There's a woman in my neighborhood I call "the Rottweiler woman." She lives near me, but she doesn't have a home. She lives on the street, napping during the day in a parking lot near a pharmacy and grocery store and storage facility, and sleeping in entryways of banks or the patio of a coffee shop. She has a unit in the storage facility, so she's able to change clothes and keep some goods. She must get some sort of disability or social security or other form of income. She's able to keep body and soul together. She neither begs nor scavenges. At least, I've never seen her doing either.
I call her "the Rottweiler woman," because she has the sweetest—he's also a bit scary if you don't know them—middle-aged Rottweiler. She also has a beautiful parrot who lives in his cage on her cart. She loves them and feeds them and grooms them. The Rottweiler sleeps beside her on the ground when she's napping or bedded down for the night. He watches over her and protects her, as any dog would do.
The Rottweiler woman isn't visibly more ill than most of the people I see every day, though I don't know all her problems or history. She reminds me of people I knew and worked with in the year between university and grad school, when I volunteered at a clinic for the homeless and a soup kitchen. So many of those people were just on the edge of keeping their lives together. They could make it if they got the right sort of support, but if too many demands were put on them, things would fall apart.
I don't know if that's her situation or not. I talk to her regularly. We talk about our dogs and she lets me see glimpses of her past, but it's not my place to pry. I hope I do get to know more about her, maybe even her name.
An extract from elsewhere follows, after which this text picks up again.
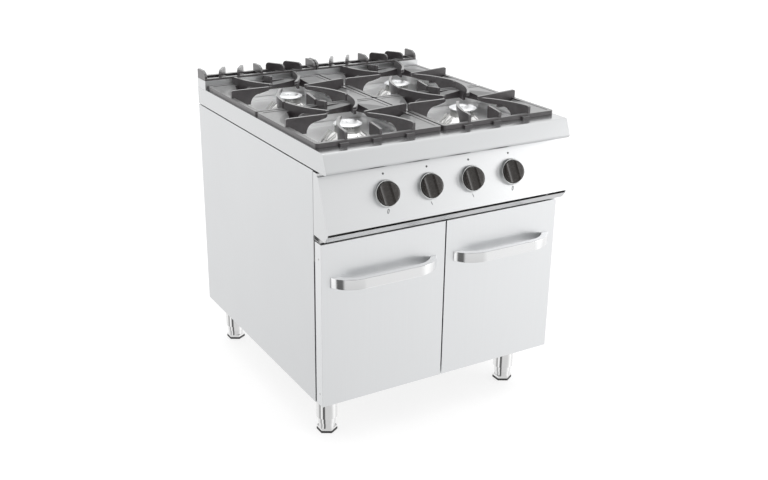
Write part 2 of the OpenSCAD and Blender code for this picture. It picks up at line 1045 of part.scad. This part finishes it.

Yesterday, I stopped to talk to her as she was eating her lunch and I was on my way to mine. We chatted for a few minutes about her dog and the younger of mine and injuries they've suffered. She talked to me of the efficacy of her prayers in the past. And, she apologized for taking up my time, as if my time were more valuable than hers or she wasn't worth human interaction. (It's perhaps worth noting that she doesn't seem to have a network of other homeless people as many on the streets do.) As I left my lunch, she was still on the patio and I chatted a little more. Her dog came to smell my pants, picking up the scent of my dogs. She apologized again. As I was leaving, she chided the dog softly for not letting her talk to people.
I don't have some overarching point in this story, except to remind myself and whoever might read this of two things: a society in which people live on the streets is objectively a bad society (this is something Plato recognized in the Republic) and those people who live on the streets are people.
There is a tradition in at least some forms of Buddhism to see the Buddha-nature in everyone you meet. There is a tradition in at least some forms of Christianity to see Christ in everyone you meet. There are, I take it, similar tropes in other religions and traditions. I think they get something both very right and a little bit wrong. What they get right is to see the inherent value in every human being—that kernel of Kantian dignity that Schopenhauer couldn't find—and I think it is all too easy to look past certain people—the homeless, the suffering, the elderly, the disabled, the unloved, the discriminated against, the stranger, the poor, the prisoner—and by averting our eyes deny them their dignity and their place in community with us. I'm not sure the right way to do this is by seeing Christ or Buddha in them, though. That's too abstract, too mystical. We need to see the them in them, the particularity, but also the value in that particularity.
I think a lot about loneliness. I think it's perhaps the defining characteristic of human life. Maybe it's not the only one. Maybe it's only a characteristic of a certain kind of modern, deracinated life. But, we are the kinds of beings who need connection and, I think, we're the kinds of beings who realize that we are individuals. That is, we are self-conscious in a way other animals don't seem to be.
I'm lonely and I'm surrounded with people much of the time. These are people who are required to pay me respect and attention. I go home to a comfortable home—I live in comfort while others live on the streets—and I have a husband who loves me. And, there are the two dogs.
We have a duty not only to see the dignity in others, but to bridge our divides and help the lonely to be less lonely. To help all of us be, at the least, alone together. Or, as EM Forster had it, to "Only Connect."